If you sense that something is not quite right when you first see Carl Zimmerman’s Landmarks of Industrial Britain, you are not alone. While the work bare’s an uncanny resemblance to real 19th-century buildings, they are in fact, complete fantasy. The illusion is so convincing that you may think that they did indeed exist and are now demolished, or that they were at least paper architecture and existed in plans and drawings, but you would be wrong again.

With their precise titles, atmospheric lighting, and monumental size, who would suspect that what you are really seeing are digital photographs of newly constructed models in Zimmerman’s Cape Breton studio? And while this type of clever deceit is common in Hollywood films, it is unexpected in the serious context of architectural history. The effect is one of persuasive illusion, convincing the viewer that he or she is seeing something that does or did exist, even while the evidence of the image cannot remain credible in the face of a critical examination. These buildings could not exist. Yet, our desire that they should exist seduces us into believing in them.
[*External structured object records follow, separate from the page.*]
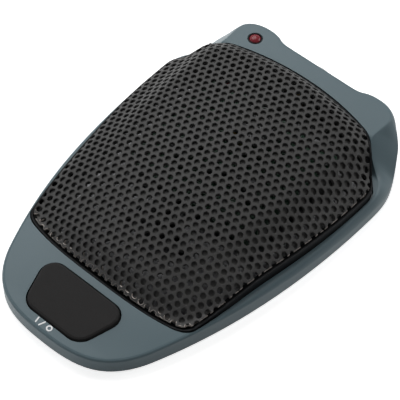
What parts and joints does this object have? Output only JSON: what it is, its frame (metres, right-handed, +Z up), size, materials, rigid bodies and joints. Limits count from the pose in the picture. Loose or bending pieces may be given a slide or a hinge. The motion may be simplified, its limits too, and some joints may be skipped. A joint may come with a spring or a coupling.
{
  "type": "boundary microphone",
  "caption": "Flat boundary microphone: die-cast body, domed perforated grille over a capsule and board, push button, status lamp and multi-pin cable socket.",
  "frame": {"origin": "centre of the bounding box's footprint, on the table plane", "axes": "+Z up, +Y towards the rear edge with the cable socket, +X to the right seen from the button"},
  "size_m": [0.0786, 0.1156, 0.0201],
  "materials": {
    "body_paint": "satin",
    "grille_paint": "satin",
    "black_plastic": "matte",
    "button_plastic": "matte",
    "rubber": "matte",
    "steel": "brushed",
    "gold_contact": "polished",
    "lamp_red": "gloss",
    "board_green": "satin",
    "can_aluminium": "satin",
    "coil_tape": "satin"
  },
  "bodies": {
    "body": {"base_plate": "steel", "base_screw_front_left": "steel", "base_screw_front_right": "steel", "base_screw_rear_left": "steel", "base_screw_rear_right": "steel", "board_screw_front_left": "steel", "board_screw_front_right": "steel", "board_screw_rear_left": "steel", "board_screw_rear_right": "steel", "board_spacer_front_left": "steel", "board_spacer_front_right": "steel", "board_spacer_rear_left": "steel", "board_spacer_rear_right": "steel", "capacitor_front": "can_aluminium", "capacitor_middle": "can_aluminium", "capacitor_rear": "can_aluminium", "capsule_boot": "rubber", "capsule_cradle": "black_plastic", "capsule_lead": "black_plastic", "connector_insert": "black_plastic", "connector_lead": "rubber", "connector_nut": "gold_contact", "connector_panel": "black_plastic", "connector_shell": "steel", "contact_pin_1": "gold_contact", "contact_pin_2": "gold_contact", "contact_pin_3": "gold_contact", "cradle_screw_left": "steel", "cradle_screw_right": "steel", "grille_backing": "grille_paint", "grille_frame": "black_plastic", "grille_screen": "grille_paint", "lamp_collar": "black_plastic", "lamp_lead": "lamp_red", "main_board": "board_green", "microphone_capsule": "can_aluminium", "preamp_chip": "black_plastic", "rubber_mat": "rubber", "status_lamp": "lamp_red", "switch_board": "board_green", "switch_body": "black_plastic", "switch_lead": "black_plastic", "transformer_coil": "coil_tape", "transformer_core": "steel", "upper_housing": "body_paint"},
    "button": {"switch_button": "button_plastic", "switch_plunger": "button_plastic"}
  },
  "joints": [
    {"name": "button_press", "type": "slide", "parent": "body", "child": "button", "axis": [0, 0, -1], "range_m": [0, 0.0005], "stiffness_N_per_m": 2000}
  ]
}
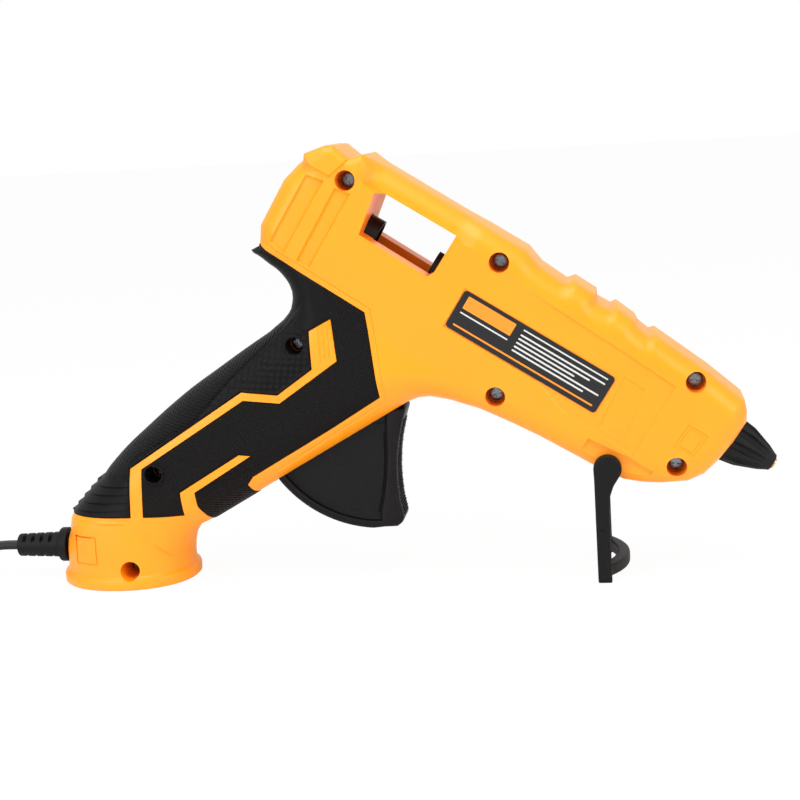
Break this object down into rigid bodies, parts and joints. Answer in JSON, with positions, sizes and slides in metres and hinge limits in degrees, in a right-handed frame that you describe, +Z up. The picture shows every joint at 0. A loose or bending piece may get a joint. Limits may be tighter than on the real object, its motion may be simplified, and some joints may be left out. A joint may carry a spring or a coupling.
{
  "type": "glue gun",
  "caption": "Hot-melt glue gun in a two-part casing with soft grips, a sliding feed worked by a trigger, a heated melt chamber, a fold-out wire-like stand and a mains cord.",
  "frame": {"origin": "centre of the foot's flat underside, on the plane where the casing halves meet", "axes": "+X from the foot towards the nozzle, +Z up, +Y across the gun to the left-hand side of someone holding it"},
  "size_m": [0.4979, 0.0498, 0.1559],
  "materials": {
    "casing_plastic": "moulded, satin, orange-yellow",
    "grip_rubber": "soft over-moulded grip, finely textured, black",
    "dark_plastic": "moulded, satin, near black",
    "label_film": "blank plate, semi-gloss, black",
    "silicone": "heat-proof silicone, matte, dark grey",
    "aluminium": "die cast, bead blasted",
    "brass": "turned brass",
    "steel": "steel",
    "zinc": "zinc-plated steel screws",
    "ceramic": "pressed mineral spacer and heater ceramic",
    "insulation": "amber insulating film",
    "wire_sleeve": "glass-fibre sleeved lead",
    "cord_rubber": "flexible cord jacket, matte black",
    "plug_plastic": "moulded plug, satin black"
  },
  "bodies": {
    "housing": {"casing_right": "casing_plastic", "casing_left": "casing_plastic", "grip_right": "grip_rubber", "grip_left": "grip_rubber", "label_plate": "label_film", "inlet_bush": "dark_plastic", "inlet_sleeve": "silicone", "sleeve_clip": "steel", "melt_chamber": "aluminium", "rear_spacer": "ceramic", "front_spacer": "ceramic", "heater_insulation": "insulation", "heater_electrodes": "steel", "ptc_heater": "ceramic", "heater_clip": "steel", "nozzle": "brass", "valve_spring": "steel", "nozzle_cover": "silicone", "trigger_pin": "steel", "trigger_spring": "steel", "casing_screws": "zinc", "cord_clamp": "dark_plastic", "clamp_screws": "zinc", "lead_wires": "wire_sleeve", "wire_crimps": "steel", "strain_relief": "cord_rubber", "cord_inner_end": "cord_rubber", "cord_lead": "cord_rubber", "cord_coil": "cord_rubber", "cord_tail": "cord_rubber", "coil_tie": "dark_plastic", "plug_body": "plug_plastic", "plug_pins": "steel"},
    "trigger": {"trigger": "dark_plastic"},
    "carriage": {"feed_carriage": "dark_plastic", "drive_pin": "steel", "jaw_pin": "steel"},
    "jaw": {"gripper_jaw": "steel"},
    "stand": {"stand": "dark_plastic"},
    "valve": {"valve_ball": "steel"}
  },
  "joints": [
    {"name": "trigger_pull", "type": "hinge", "parent": "housing", "child": "trigger", "pos_m": [0.09667, 0, 0.06317], "axis": [0, 1, 0], "range_deg": [0, 28], "stiffness_Nm_per_rad": 0.3, "springref_deg": -14.32, "deforming": ["trigger_spring"]},
    {"name": "carriage_slide", "type": "slide", "parent": "housing", "child": "carriage", "axis": [0.848, 0, -0.5299], "range_m": [0, 0.012]},
    {"name": "jaw_tilt", "type": "hinge", "parent": "carriage", "child": "jaw", "pos_m": [0.08717, 0, 0.11875], "axis": [0, 1, 0], "range_deg": [0, 6.2]},
    {"name": "stand_fold", "type": "hinge", "parent": "housing", "child": "stand", "pos_m": [0.1781, 0, 0.0406], "axis": [0, 1, 0], "range_deg": [0, 95]},
    {"name": "valve_slide", "type": "slide", "parent": "housing", "child": "valve", "axis": [0.848, 0, -0.5299], "range_m": [0, 0.001], "stiffness_N_per_m": 60, "springref_m": -0.002, "deforming": ["valve_spring"]}
  ],
  "couplings": [
    {"joint": "carriage_slide", "follows": "trigger_pull", "m_per_rad": 0.02455},
    {"joint": "jaw_tilt", "follows": "trigger_pull", "ratio": 0.2143}
  ]
}
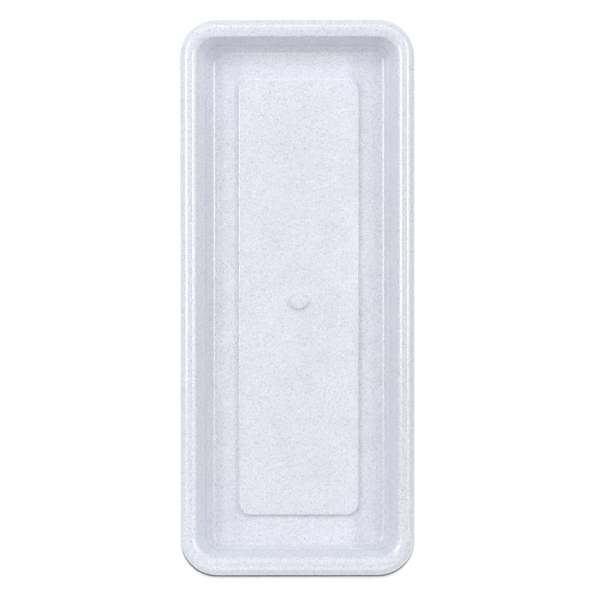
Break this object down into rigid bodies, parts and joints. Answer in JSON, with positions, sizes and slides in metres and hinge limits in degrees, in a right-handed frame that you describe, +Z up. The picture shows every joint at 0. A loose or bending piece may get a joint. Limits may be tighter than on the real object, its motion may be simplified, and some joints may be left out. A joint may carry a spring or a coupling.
{
  "type": "plant saucer",
  "caption": "Shallow oblong drip tray for a window box, with sloping walls, a rolled rim with a hanging skirt, and a raised panel on its floor.",
  "frame": {"origin": "middle of the underside, on the surface that the saucer stands on", "axes": "+Z up out of the open tray, +Y along its length, towards the end that the raised panel lies nearer to, +X across it"},
  "size_m": [0.169, 0.4, 0.03],
  "materials": {
    "speckled_plastic": "satin gloss, pale lilac-white with fine grey granite-like flecks"
  },
  "bodies": {
    "root": {"saucer_tray": "speckled_plastic"}
  },
  "joints": []
}
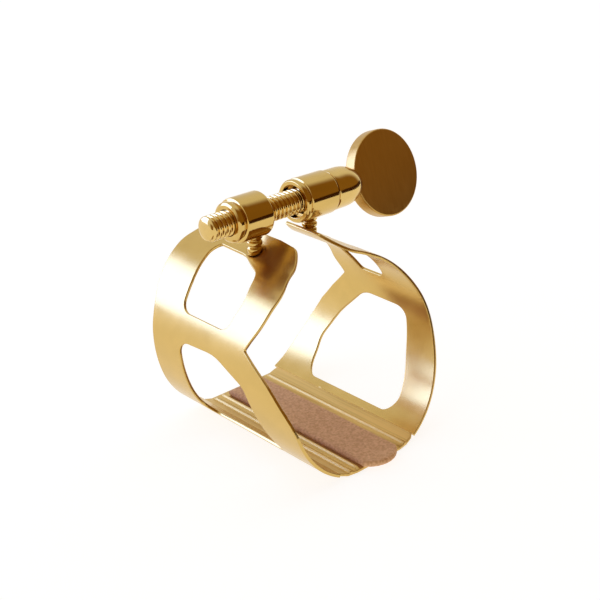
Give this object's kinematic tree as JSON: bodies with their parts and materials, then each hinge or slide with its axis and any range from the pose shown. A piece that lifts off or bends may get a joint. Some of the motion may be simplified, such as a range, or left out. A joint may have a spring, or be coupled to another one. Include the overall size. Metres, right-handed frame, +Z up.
{
  "type": "saxophone ligature",
  "caption": "Open sheet-metal band closed over a mouthpiece and reed by one thumb screw between two barrels, with a padded saddle underneath.",
  "frame": {"origin": "on the mouthpiece axis, in the middle of the ring, straight below the screw", "axes": "+X along the screw towards its thumb disc, +Y along the mouthpiece towards the short end of the band, +Z up from the reed pad to the screw"},
  "size_m": [0.0355, 0.0286, 0.0326],
  "materials": {
    "band_brass": "polished, gold lacquered",
    "saddle_brass": "brushed lengthways, gold lacquered",
    "barrel_brass": "turned and polished, gold lacquered",
    "screw_brass": "polished, gold lacquered",
    "disc_brass": "fine brushed, gold lacquered",
    "pad_leather": "suede"
  },
  "bodies": {
    "saddle": {"saddle_plate": "saddle_brass", "reed_pad": "pad_leather"},
    "near_side": {"near_wall": "band_brass"},
    "near_barrel": {"threaded_barrel": "barrel_brass", "near_foot": "barrel_brass"},
    "far_side": {"far_wall": "band_brass"},
    "far_barrel": {"plain_barrel": "barrel_brass", "far_foot": "barrel_brass"},
    "screw": {"screw_rod": "screw_brass", "screw_collar": "screw_brass", "thumb_disc": "disc_brass"}
  },
  "joints": [
    {"name": "near_flex", "type": "hinge", "parent": "saddle", "child": "near_side", "pos_m": [-0.00647, 0, -0.01254], "axis": [0, 1, 0], "range_deg": [-1.2, 2.5]},
    {"name": "far_flex", "type": "hinge", "parent": "saddle", "child": "far_side", "pos_m": [0.00647, 0, -0.01254], "axis": [0, -1, 0], "range_deg": [-1.2, 2.5]},
    {"name": "near_barrel_level", "type": "hinge", "parent": "near_side", "child": "near_barrel", "pos_m": [-0.0044, 0, 0.0095], "axis": [0, -1, 0], "range_deg": [-1.2, 2.5]},
    {"name": "far_barrel_level", "type": "hinge", "parent": "far_side", "child": "far_barrel", "pos_m": [0.0044, 0, 0.0095], "axis": [0, 1, 0], "range_deg": [-1.2, 2.5]},
    {"name": "screw_turn", "type": "hinge", "parent": "far_barrel", "child": "screw", "pos_m": [0.0044, 0, 0.014], "axis": [-1, 0, 0], "range_deg": [-495, 1065]}
  ],
  "couplings": [
    {"joint": "near_flex", "follows": "screw_turn", "ratio": 0.0022927},
    {"joint": "far_flex", "follows": "screw_turn", "ratio": 0.0022927},
    {"joint": "near_barrel_level", "follows": "screw_turn", "ratio": 0.0022927},
    {"joint": "far_barrel_level", "follows": "screw_turn", "ratio": 0.0022927}
  ]
}
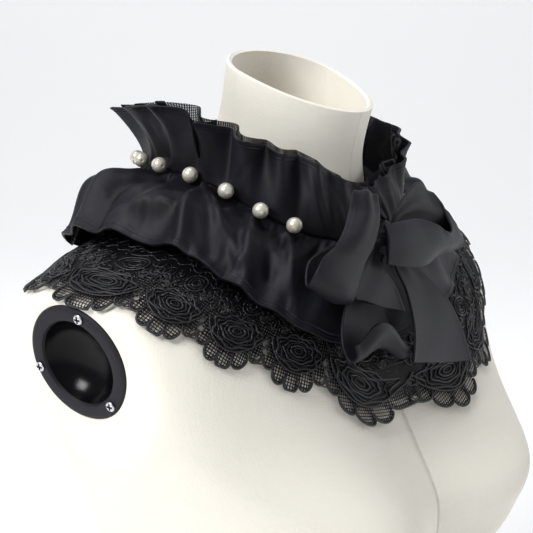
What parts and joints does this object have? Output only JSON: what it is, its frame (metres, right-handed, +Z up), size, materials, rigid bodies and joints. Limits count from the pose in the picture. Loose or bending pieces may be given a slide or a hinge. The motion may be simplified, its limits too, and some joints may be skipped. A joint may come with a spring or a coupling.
{
  "type": "false collar on a dress form",
  "caption": "Gathered black satin capelet collar over a scalloped lace capelet, with a standing ruffle, pearls and a soft bow, on a linen dress form.",
  "frame": {"origin": "middle of the flat base that the dress form stands on", "axes": "+Z up, -Y the front of the form, +X the wearer's left"},
  "size_m": [0.3828, 0.2759, 0.521],
  "materials": {
    "linen": "cream linen cover",
    "satin": "charcoal-black satin",
    "lace": "black guipure lace and binding",
    "tulle": "black embroidered tulle",
    "pearl": "ivory pearl coating",
    "plate": "black plastic",
    "steel": "screw heads"
  },
  "bodies": {
    "root": {"arm_plate_left": "plate", "arm_plate_right": "plate", "arm_screw_left_1": "steel", "arm_screw_left_2": "steel", "arm_screw_left_3": "steel", "arm_screw_right_1": "steel", "arm_screw_right_2": "steel", "arm_screw_right_3": "steel", "band_button": "plate", "bow_knot": "satin", "bow_loop_left": "satin", "bow_loop_right": "satin", "bow_tail_long": "satin", "bow_tail_rolled": "satin", "bow_tail_short": "satin", "capelet": "satin", "form_body": "linen", "lace_left": "lace", "lace_right": "lace", "neck_band": "lace", "pearl_left_1": "pearl", "pearl_left_2": "pearl", "pearl_left_3": "pearl", "pearl_left_4": "pearl", "pearl_left_5": "pearl", "pearl_left_6": "pearl", "pearl_left_7": "pearl", "pearl_left_8": "pearl", "pearl_left_9": "pearl", "pearl_right_1": "pearl", "pearl_right_2": "pearl", "pearl_right_3": "pearl", "pearl_right_4": "pearl", "pearl_right_5": "pearl", "pearl_right_6": "pearl", "pearl_right_7": "pearl", "pearl_right_8": "pearl", "pearl_right_9": "pearl", "ruffle_inner": "tulle", "ruffle_outer": "satin"}
  },
  "joints": []
}
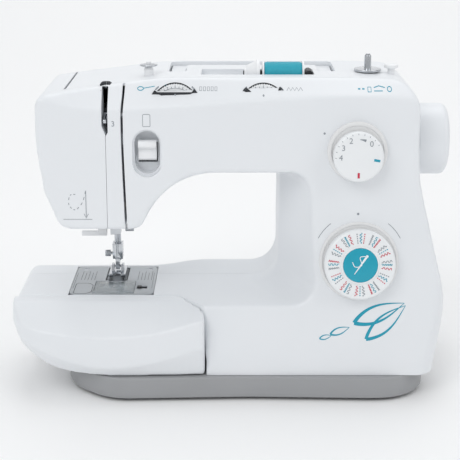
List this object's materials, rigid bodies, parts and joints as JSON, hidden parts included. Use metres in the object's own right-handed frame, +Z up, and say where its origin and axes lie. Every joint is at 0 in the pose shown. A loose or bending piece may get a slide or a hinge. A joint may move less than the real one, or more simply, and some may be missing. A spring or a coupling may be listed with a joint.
{
  "type": "sewing machine",
  "caption": "Free-arm electric household sewing machine with extension table, stitch dials, reverse lever, horizontal spool and handwheel.",
  "frame": {"origin": "on the table top, directly under the main shaft and at the middle of the machine's width", "axes": "+X to the handwheel, +Y to the back, +Z up; the front, with the dials, faces -Y"},
  "size_m": [0.3704, 0.1845, 0.281],
  "materials": {
    "housing_white": "moulded, light orange peel, semi-gloss",
    "base_grey": "moulded, fine grain",
    "steel_satin": "ground steel",
    "chrome": "polished chrome plate",
    "cast_alloy": "die-cast alloy, painted grey",
    "black_rubber": "moulded rubber",
    "dark_plastic": "moulded black",
    "motor_steel": "painted can",
    "gear_plastic": "natural acetal",
    "hook_steel": "satin steel",
    "clear_plastic": "clear acrylic",
    "lever_grey": "moulded grey",
    "lever_white": "moulded white",
    "plate_steel": "brushed, with guide lines",
    "dial_white": "moulded white with printed marks",
    "thread_teal": "wound polyester thread",
    "lamp_lens": "clear lens over a small lamp"
  },
  "bodies": {
    "casing": {"base_tray": "base_grey", "rubber_feet": "black_rubber", "front_cover": "housing_white", "rear_cover": "housing_white", "top_cover": "housing_white", "cast_frame": "cast_alloy", "motor": "motor_steel", "timing_belt": "black_rubber", "motor_belt": "black_rubber", "bobbin_case": "dark_plastic", "presser_spring": "steel_satin", "needle_plate": "plate_steel", "plate_screws": "chrome", "tension_discs": "chrome", "winder_stopper": "lever_white", "winding_guide": "chrome", "lamp": "lamp_lens", "power_inlet": "dark_plastic"},
    "main_shaft": {"main_shaft": "steel_satin", "handwheel": "housing_white", "timing_pulley": "gear_plastic", "drive_pulley": "gear_plastic"},
    "lower_shaft": {"lower_shaft": "steel_satin", "lower_pulley": "gear_plastic"},
    "hook": {"rotary_hook": "hook_steel"},
    "motor_rotor": {"motor_pulley": "steel_satin"},
    "bobbin": {"bobbin": "clear_plastic"},
    "needle_frame": {"needle_bar_frame": "cast_alloy"},
    "needle_bar": {"needle_bar": "chrome", "needle_clamp": "chrome", "needle_clamp_screw": "chrome", "needle": "chrome"},
    "connecting_rod": {"connecting_rod": "cast_alloy"},
    "threader": {"needle_threader": "lever_white"},
    "take_up_lever": {"take_up_lever": "chrome"},
    "presser_bar": {"presser_bar": "chrome", "presser_foot_holder": "chrome", "holder_screw": "chrome"},
    "presser_foot": {"presser_foot": "chrome"},
    "presser_lifter": {"presser_lifter": "lever_grey"},
    "feed_bar": {"feed_bar": "cast_alloy"},
    "feed_dog": {"feed_dog": "steel_satin"},
    "bobbin_cover": {"bobbin_cover": "clear_plastic"},
    "cover_latch": {"cover_latch": "dark_plastic"},
    "tension_dial": {"tension_dial": "dial_white"},
    "stitch_width_dial": {"stitch_width_dial": "dial_white"},
    "stitch_length_dial": {"stitch_length_dial": "dial_white"},
    "pattern_dial": {"pattern_dial": "dial_white", "pattern_cams": "gear_plastic"},
    "reverse_lever": {"reverse_lever": "lever_white"},
    "winder_lever": {"winder_lever": "steel_satin"},
    "winder_spindle": {"winder_spindle": "chrome"},
    "spool_pin": {"spool_pin": "dark_plastic"},
    "thread_spool": {"thread_spool": "thread_teal"},
    "spool_cap": {"spool_cap": "lever_white"},
    "carry_handle": {"carry_handle": "housing_white"},
    "face_cover": {"face_cover": "housing_white"},
    "extension_table": {"extension_table": "housing_white"},
    "power_switch": {"power_switch": "dark_plastic"}
  },
  "joints": [
    {"name": "handwheel_turn", "type": "hinge", "parent": "casing", "child": "main_shaft", "pos_m": [0.177, 0, 0.207], "axis": [1, 0, 0], "continuous": true},
    {"name": "lower_shaft_turn", "type": "hinge", "parent": "casing", "child": "lower_shaft", "pos_m": [0, 0, 0.051], "axis": [1, 0, 0], "continuous": true},
    {"name": "hook_turn", "type": "hinge", "parent": "casing", "child": "hook", "pos_m": [-0.101, -0.022, 0.06], "axis": [0, 0, 1], "continuous": true},
    {"name": "motor_turn", "type": "hinge", "parent": "casing", "child": "motor_rotor", "pos_m": [0.1, 0.036, 0.064], "axis": [1, 0, 0], "continuous": true},
    {"name": "bobbin_turn", "type": "hinge", "parent": "casing", "child": "bobbin", "pos_m": [-0.101, -0.022, 0.07], "axis": [0, 0, 1], "continuous": true},
    {"name": "needle_swing", "type": "hinge", "parent": "casing", "child": "needle_frame", "pos_m": [-0.101, -0.01, 0.234], "axis": [0, 1, 0], "range_deg": [-0.9, 0.9]},
    {"name": "needle_bar_travel", "type": "slide", "parent": "needle_frame", "child": "needle_bar", "axis": [0, 0, -1], "range_m": [0, 0.031]},
    {"name": "connecting_rod_swing", "type": "hinge", "parent": "needle_bar", "child": "connecting_rod", "pos_m": [-0.092, 0, 0.186], "axis": [1, 0, 0], "range_deg": [-25, 25]},
    {"name": "threader_pull", "type": "slide", "parent": "needle_frame", "child": "threader", "axis": [0, 0, -1], "range_m": [0, 0.025]},
    {"name": "take_up_turn", "type": "hinge", "parent": "casing", "child": "take_up_lever", "pos_m": [-0.085, -0.03, 0.24], "axis": [-1, 0, 0], "range_deg": [0, 60]},
    {"name": "lifter_turn", "type": "hinge", "parent": "casing", "child": "presser_lifter", "pos_m": [-0.101, 0.02, 0.16], "axis": [1, 0, 0], "range_deg": [0, 50]},
    {"name": "presser_bar_lift", "type": "slide", "parent": "casing", "child": "presser_bar", "axis": [0, 0, 1], "range_m": [0, 0.006], "deforming": ["presser_spring"]},
    {"name": "presser_foot_tilt", "type": "hinge", "parent": "presser_bar", "child": "presser_foot", "pos_m": [-0.101, 0.009, 0.0872], "axis": [1, 0, 0], "range_deg": [-3, 3]},
    {"name": "feed_stroke", "type": "slide", "parent": "casing", "child": "feed_bar", "axis": [0, 1, 0], "range_m": [-0.0025, 0.0025]},
    {"name": "feed_lift", "type": "slide", "parent": "feed_bar", "child": "feed_dog", "axis": [0, 0, 1], "range_m": [0, 0.0014]},
    {"name": "bobbin_cover_lift", "type": "slide", "parent": "casing", "child": "bobbin_cover", "axis": [0, 0, 1], "range_m": [0, 0.03]},
    {"name": "latch_slide", "type": "slide", "parent": "casing", "child": "cover_latch", "axis": [1, 0, 0], "range_m": [0, 0.0035], "stiffness_N_per_m": 300},
    {"name": "tension_dial_turn", "type": "hinge", "parent": "casing", "child": "tension_dial", "pos_m": [-0.0447, -0.038, 0.2415], "axis": [0, 1, 0], "range_deg": [-130, 130]},
    {"name": "width_dial_turn", "type": "hinge", "parent": "casing", "child": "stitch_width_dial", "pos_m": [0.0272, -0.038, 0.2415], "axis": [0, 1, 0], "range_deg": [-110, 110]},
    {"name": "length_dial_turn", "type": "hinge", "parent": "casing", "child": "stitch_length_dial", "pos_m": [0.104, -0.057, 0.206], "axis": [0, -0.9962, 0.0872], "range_deg": [-135, 135]},
    {"name": "pattern_dial_turn", "type": "hinge", "parent": "casing", "child": "pattern_dial", "pos_m": [0.1074, -0.0655, 0.1158], "axis": [0, -0.9877, 0.1564], "continuous": true},
    {"name": "reverse_press", "type": "hinge", "parent": "casing", "child": "reverse_lever", "pos_m": [-0.068, -0.03, 0.2065], "axis": [1, 0, 0], "range_deg": [0, 15], "stiffness_Nm_per_rad": 0.5},
    {"name": "winder_shift", "type": "slide", "parent": "casing", "child": "winder_lever", "axis": [1, 0, 0], "range_m": [0, 0.005]},
    {"name": "winder_turn", "type": "hinge", "parent": "winder_lever", "child": "winder_spindle", "pos_m": [0.116, -0.005, 0.26], "axis": [0, 0, 1], "continuous": true},
    {"name": "spool_pin_tilt", "type": "hinge", "parent": "casing", "child": "spool_pin", "pos_m": [0.066, -0.008, 0.265], "axis": [0, 1, 0], "range_deg": [0, 60]},
    {"name": "spool_turn", "type": "hinge", "parent": "spool_pin", "child": "thread_spool", "pos_m": [0.045, -0.008, 0.265], "axis": [1, 0, 0], "continuous": true},
    {"name": "spool_cap_pull", "type": "slide", "parent": "spool_pin", "child": "spool_cap", "axis": [-1, 0, 0], "range_m": [0, 0.034]},
    {"name": "handle_lift", "type": "hinge", "parent": "casing", "child": "carry_handle", "pos_m": [0.018, 0.0085, 0.2575], "axis": [1, 0, 0], "range_deg": [0, 90]},
    {"name": "face_cover_open", "type": "hinge", "parent": "casing", "child": "face_cover", "pos_m": [-0.1595, 0.05, 0.2], "axis": [0, 0, -1], "range_deg": [0, 80]},
    {"name": "table_pull", "type": "slide", "parent": "casing", "child": "extension_table", "axis": [-1, 0, 0], "range_m": [0, 0.2]},
    {"name": "switch_rock", "type": "hinge", "parent": "casing", "child": "power_switch", "pos_m": [0.174, 0.028, 0.075], "axis": [0, 1, 0], "range_deg": [-7, 7]}
  ],
  "couplings": [
    {"joint": "lower_shaft_turn", "follows": "handwheel_turn", "ratio": 1},
    {"joint": "hook_turn", "follows": "handwheel_turn", "ratio": 2},
    {"joint": "motor_turn", "follows": "handwheel_turn", "ratio": 3.6},
    {"joint": "lifter_turn", "follows": "presser_bar_lift", "rad_per_m": 145.44}
  ]
}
Zimmerman’s photographs often represent public and institutional buildings associated with a particular place during a specific historical period. He has produced a simlar project about Hamilton, Ontario, where he grew up. In this previous work, he achieved illusory effects by manipulating the object being photographed. With his new series, he uses digital technology to enhance and extend the image. The resulting digital prints, which are very long, closely resemble historical engravings of architectural elevations.

With Landmarks of Industrial Britain not only are the buildings fictional, the entire society they represent has also never existed. Zimmerman is proposing an alternative history of the 19th century, one in which the workers’ state imagined by Marx and Engels emerged, as they believed it was likley to do, in the most advanced industrial nation of the period. Zimmerman’s public architecture evokes a monumental utopian state that was never realized. These buildings are massive, and their sublime desolation is suggestive of the authoritarian aesthetic of state architecture and perennial problem of creating public buildings that people actually inhabit and enjoy.

This exhibition was curated by Robin Metcalfe and organized by the Art Galery of Nove Scotia, Hlaifax, and Dunlop Art Gallery, Regina.